One application for the tracer molecule described above would be to monitor plant growth by watering plants with it. The plants would take up the water and use it in leaves, roots, stems, flowers, and other parts in the same way it does with normal water. In this case, however, it would be possible to find out how fast the water moves into any one part of the plant. One would simply pass a Geiger counter over the plant at regular intervals and see where the water has gone.
Industry and research. Radioactive tracers have applications in medicine, industry, agriculture, research, and many other fields of science and technology. For example, a number of different oil companies may take turns using the same pipeline to ship their products from the oil fields to their refineries. How do companies A, B, and C all know when their oil is passing through the pipeline? One way to solve that problem is to add a radioactive tracer to the oil. Each company would be assigned a different tracer. A technician at the receiving end of the pipeline can use a Geiger counter to make note of changes in radiation observed in the incoming oil.
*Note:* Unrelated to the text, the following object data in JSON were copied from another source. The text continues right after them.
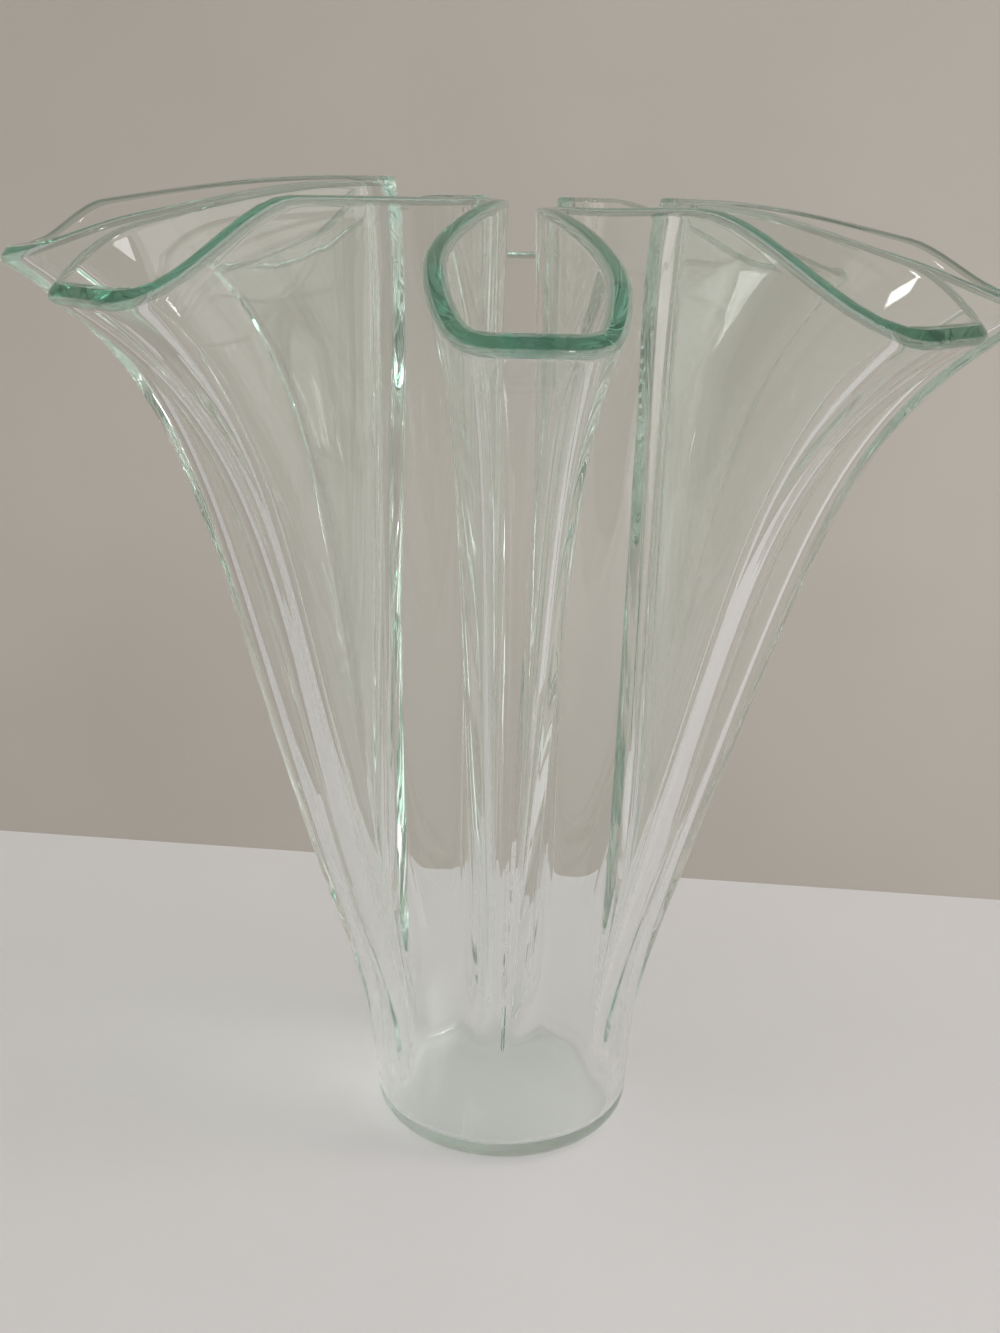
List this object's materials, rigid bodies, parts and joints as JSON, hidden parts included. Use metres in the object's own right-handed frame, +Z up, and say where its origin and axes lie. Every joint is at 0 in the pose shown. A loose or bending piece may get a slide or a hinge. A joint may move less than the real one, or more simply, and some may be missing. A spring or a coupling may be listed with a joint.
{
  "type": "handkerchief vase",
  "caption": "Flower vase of one sheet of window glass, slumped into deep folds, with a wavy, straight-tipped rim and a flat round foot.",
  "frame": {"origin": "centre of the foot's flat underside, on the surface that the vase stands on", "axes": "+Z up, along the vase's axis; -Y is the front, where the fold with the narrow neck faces the viewer; +X is to the viewer's right"},
  "size_m": [0.3149, 0.3022, 0.3198],
  "materials": {
    "glass": "clear, with green cut edge"
  },
  "bodies": {
    "root": {"vase_body": "glass"}
  },
  "joints": []
}
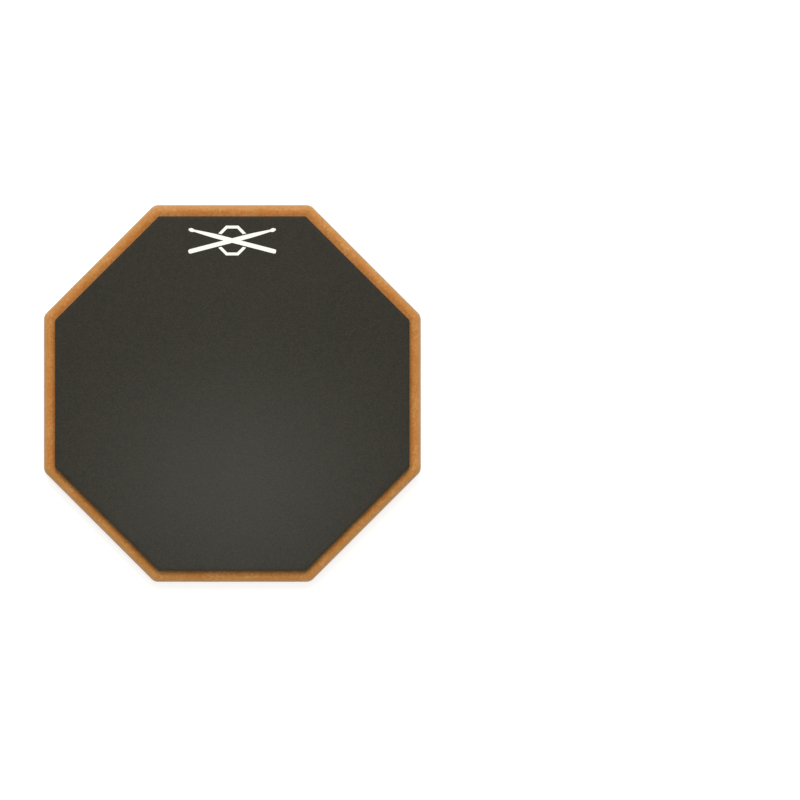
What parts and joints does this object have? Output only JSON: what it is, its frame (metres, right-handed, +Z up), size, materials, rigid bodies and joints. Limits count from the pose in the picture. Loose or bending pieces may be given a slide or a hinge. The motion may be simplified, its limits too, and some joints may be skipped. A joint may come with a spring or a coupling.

Such a change would indicate that oil for a different company was being received.
Another application of tracers might be in scientific research on plant nutrition. Suppose that a scientist wants to find out how plants use some nutrient such as phosphorus. The scientist could feed a group of plants fertilizer that contains radioactive phosphorus. As the plant grows, the location of the phosphorus could be detected by use of a Geiger counter. Another way to trace the movement of the phosphorus would be to place a piece of photographic film against the plant. Radiation from the phosphorus tracer would expose the film, in effect taking its own picture of its role in plant growth.
Medical applications. Some of the most interesting and valuable applications of radioactive tracers have been in the field of medicine. For example, when a person ingests (takes into the body) the element iodine, that element goes largely to the thyroid gland located at the base of the throat. There the iodine is used in the production of various hormones (chemical messengers) that control essential body functions such as the rate of metabolism (energy production and use).
Suppose that a physician suspects that a person's thyroid gland is not functioning properly. To investigate that possibility, the patient can be given a glass of water containing sodium iodide (similar to sodium chloride, or table salt). The iodine in the sodium iodide is radioactive. As the patient's body takes up the sodium iodide, the path of the compound through the body can be traced by means of a Geiger counter or some other detection device. The physician can determine whether the rate and location of uptake is normal or abnormal and, from that information, can diagnose any problems with the patient's thyroid gland.